> **TO BE DONE**: Lines containing the word "origin" are the ones to copy from the records below.

> **SUPPLIED RECORDS**:
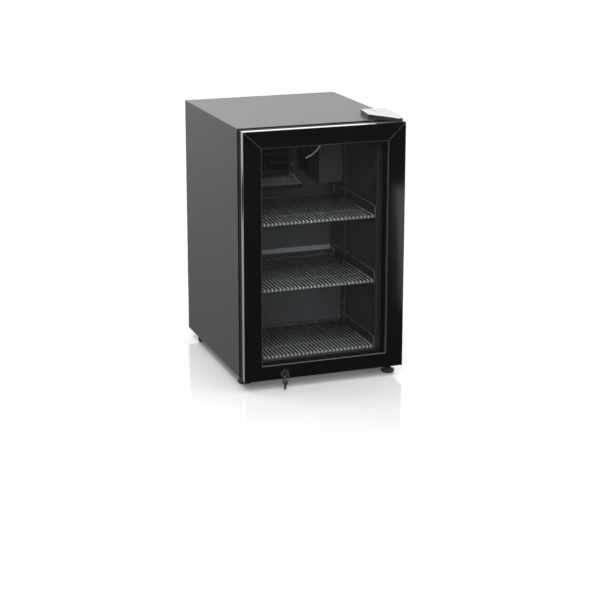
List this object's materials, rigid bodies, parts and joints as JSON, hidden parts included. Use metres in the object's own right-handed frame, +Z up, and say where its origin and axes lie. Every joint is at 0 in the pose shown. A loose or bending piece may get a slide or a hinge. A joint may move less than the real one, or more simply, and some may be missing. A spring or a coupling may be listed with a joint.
{
  "type": "glass door merchandiser",
  "caption": "Counter-top refrigerated display cabinet with a framed glass door, wire shelves, forced-air evaporator, rear compressor and condenser, lock with keys and levelling feet.",
  "frame": {"origin": "centre of the bounding box on the plane that the feet stand on", "axes": "+Z up, the door faces -Y, +X is to the right of someone who faces the door"},
  "size_m": [0.43, 0.5303, 0.682],
  "materials": {
    "graphite_paint": "satin graphite powder coat",
    "graphite_plastic": "satin moulded plastic",
    "zinc_steel": "zinc plated sheet",
    "foam": "rigid foam",
    "liner_metal": "stucco satin sheet",
    "black_plastic": "fine grain moulded plastic",
    "steel": "plated",
    "shelf_coating": "plastic coated wire",
    "copper": "drawn copper tube",
    "fin_aluminium": "mill finish foil",
    "tray_plastic": "moulded plastic",
    "fan_plastic": "moulded plastic",
    "white_plastic": "moulded plastic",
    "lens_plastic": "frosted lens",
    "black_enamel": "black enamel",
    "rubber": "matt rubber",
    "black_gloss": "gloss black coated profile",
    "anodised_aluminium": "brushed anodised",
    "glass": "clear insulating glass",
    "gasket_rubber": "soft magnetic gasket",
    "chrome": "polished plating",
    "key_steel": "nickel plated"
  },
  "bodies": {
    "cabinet": {"outer_shell": "graphite_paint", "base_pan": "zinc_steel", "rear_panel": "zinc_steel", "insulation": "foam", "inner_liner": "liner_metal", "front_frame": "black_plastic", "front_pilasters": "liner_metal", "rear_pilasters": "liner_metal", "pilaster_screws": "steel", "shelf_clips": "steel", "evaporator_tube": "copper", "evaporator_fins": "fin_aluminium", "evaporator_end_plates": "zinc_steel", "drip_tray": "tray_plastic", "fan_frame": "black_plastic", "duct_cover": "liner_metal", "sensor_lead": "white_plastic", "light_housing": "white_plastic", "light_lens": "lens_plastic", "compressor": "black_enamel", "compressor_plate": "black_enamel", "compressor_grommets": "rubber", "terminal_cover": "black_plastic", "condenser_tube": "black_enamel", "condenser_wires": "black_enamel", "condenser_brackets": "zinc_steel", "filter_drier": "copper", "discharge_pipe": "copper", "rear_grille": "black_enamel", "cord_gland": "rubber", "foot_insert": "steel", "rear_feet": "rubber", "top_hinge_bracket": "steel", "bottom_hinge_bracket": "steel", "cabinet_screws": "steel", "hinge_cover": "graphite_plastic", "lock_keeper": "steel"},
    "door": {"top_rail": "black_gloss", "bottom_rail": "black_gloss", "left_stile": "black_gloss", "right_stile": "black_gloss", "edge_trim": "anodised_aluminium", "inner_door_frame": "black_plastic", "glass_unit": "glass", "door_gasket": "gasket_rubber", "grip_cup": "black_plastic", "hinge_bushes": "white_plastic", "lock_body": "chrome"},
    "lock": {"lock_plug": "chrome", "door_key": "key_steel"},
    "hanging_keys": {"key_ring": "key_steel", "spare_key": "key_steel"},
    "fan": {"fan_blades": "fan_plastic"},
    "top_shelf": {"shelf_top": "shelf_coating"},
    "middle_shelf": {"shelf_middle": "shelf_coating"},
    "bottom_shelf": {"shelf_bottom": "shelf_coating"},
    "left_foot": {"foot_left": "black_plastic"},
    "right_foot": {"foot_right": "black_plastic"},
    "knob": {"thermostat_knob": "black_plastic"},
    "rocker": {"light_switch": "black_plastic"}
  },
  "joints": [
    {"name": "door_hinge", "type": "hinge", "parent": "cabinet", "child": "door", "pos_m": [0.203, -0.22075, 0.668], "axis": [0, 0, 1], "range_deg": [0, 110]},
    {"name": "lock_turn", "type": "hinge", "parent": "door", "child": "lock", "pos_m": [-0.108, -0.24325, 0.041], "axis": [0, 1, 0], "range_deg": [0, 90]},
    {"name": "key_ring_swing", "type": "hinge", "parent": "lock", "child": "hanging_keys", "pos_m": [-0.108, -0.25825, 0.041], "axis": [-1, 0, 0], "range_deg": [0, 60]},
    {"name": "fan_spin", "type": "hinge", "parent": "cabinet", "child": "fan", "pos_m": [0.088, 0.13525, 0.525], "axis": [1, 0, 0], "continuous": true},
    {"name": "top_shelf_lift", "type": "slide", "parent": "cabinet", "child": "top_shelf", "axis": [0, 0, 1], "range_m": [0, 0.01]},
    {"name": "middle_shelf_lift", "type": "slide", "parent": "cabinet", "child": "middle_shelf", "axis": [0, 0, 1], "range_m": [0, 0.01]},
    {"name": "bottom_shelf_lift", "type": "slide", "parent": "cabinet", "child": "bottom_shelf", "axis": [0, 0, 1], "range_m": [0, 0.01]},
    {"name": "left_foot_screw", "type": "slide", "parent": "cabinet", "child": "left_foot", "axis": [0, 0, -1], "range_m": [0, 0.008]},
    {"name": "right_foot_screw", "type": "slide", "parent": "cabinet", "child": "right_foot", "axis": [0, 0, -1], "range_m": [0, 0.008]},
    {"name": "thermostat_turn", "type": "hinge", "parent": "cabinet", "child": "knob", "pos_m": [-0.165, 0.26525, 0.165], "axis": [0, 1, 0], "range_deg": [-150, 150]},
    {"name": "light_rocker", "type": "hinge", "parent": "cabinet", "child": "rocker", "pos_m": [-0.14, 0.26125, 0.112], "axis": [1, 0, 0], "range_deg": [0, 8]}
  ]
}
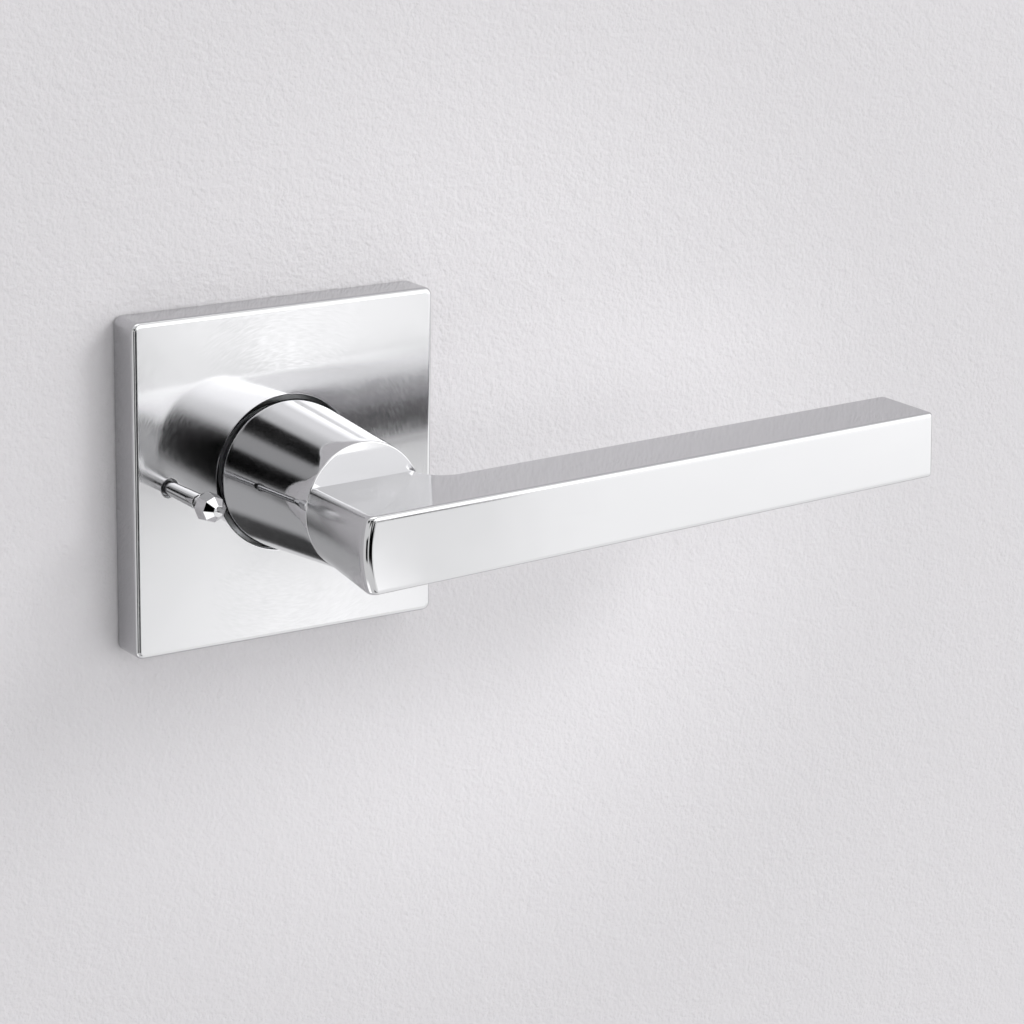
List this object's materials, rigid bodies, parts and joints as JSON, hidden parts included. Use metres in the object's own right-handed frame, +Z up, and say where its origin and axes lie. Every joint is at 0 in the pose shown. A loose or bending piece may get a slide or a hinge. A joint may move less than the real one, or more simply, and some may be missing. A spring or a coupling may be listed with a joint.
{
  "type": "door lever handle",
  "caption": "Interior door lever with a square rose, a tapering round neck, a rectangular arm that turns both ways on a return spring, and a push pin that sets the privacy lock.",
  "frame": {"origin": "where the spindle's axis crosses the face of the door", "axes": "+Z up, +X along the lever's arm, +Y from the room into the door; the trim stands on the -Y side and the spindle, bolts and rod reach into +Y"},
  "size_m": [0.1532, 0.11, 0.0666],
  "materials": {
    "polished_chrome": "polished, mirror bright, with faint fine scratches",
    "pressed_steel": "plain zinc-plated pressed steel, dull",
    "spring_steel": "dark tempered steel with a light oil film",
    "zinc_screw": "zinc-plated steel screw",
    "nylon": "black glass-filled nylon, satin"
  },
  "bodies": {
    "trim": {"case_cover": "pressed_steel", "detent_leaf": "spring_steel", "mounting_plate": "pressed_steel", "neck_bush": "nylon", "return_spring": "spring_steel", "rod_guide": "nylon", "rose_clip_left": "spring_steel", "rose_clip_lower": "spring_steel", "rose_clip_right": "spring_steel", "rose_clip_upper": "spring_steel", "rose_cover": "polished_chrome", "spring_anchor": "pressed_steel", "spring_case": "pressed_steel", "through_bolt_lower": "zinc_screw", "through_bolt_upper": "zinc_screw"},
    "lever": {"lever_handle": "polished_chrome", "set_screw": "zinc_screw", "drive_sleeve": "pressed_steel", "spindle": "pressed_steel", "spring_driver": "pressed_steel", "retaining_ring": "spring_steel", "thrust_washer": "pressed_steel"},
    "privacy_pin": {"pin_head": "polished_chrome", "pin_shaft": "polished_chrome", "pin_yoke": "pressed_steel", "lock_rod": "pressed_steel"}
  },
  "joints": [
    {"name": "lever_turn", "type": "hinge", "parent": "trim", "child": "lever", "pos_m": [0, 0, 0], "axis": [0, 1, 0], "range_deg": [-45, 45], "stiffness_Nm_per_rad": 2, "springref_deg": -3.59, "deforming": ["return_spring"]},
    {"name": "pin_push", "type": "slide", "parent": "trim", "child": "privacy_pin", "axis": [0, 1, 0], "range_m": [0, 0.0032]}
  ]
}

> **THE REPLY**:
List this object's materials, rigid bodies, parts and joints as JSON, hidden parts included. Use metres in the object's own right-handed frame, +Z up, and say where its origin and axes lie. Every joint is at 0 in the pose shown. A loose or bending piece may get a slide or a hinge. A joint may move less than the real one, or more simply, and some may be missing. A spring or a coupling may be listed with a joint.
  "frame": {"origin": "centre of the bounding box on the plane that the feet stand on", "axes": "+Z up, the door faces -Y, +X is to the right of someone who faces the door"},
List this object's materials, rigid bodies, parts and joints as JSON, hidden parts included. Use metres in the object's own right-handed frame, +Z up, and say where its origin and axes lie. Every joint is at 0 in the pose shown. A loose or bending piece may get a slide or a hinge. A joint may move less than the real one, or more simply, and some may be missing. A spring or a coupling may be listed with a joint.
  "frame": {"origin": "where the spindle's axis crosses the face of the door", "axes": "+Z up, +X along the lever's arm, +Y from the room into the door; the trim stands on the -Y side and the spindle, bolts and rod reach into +Y"},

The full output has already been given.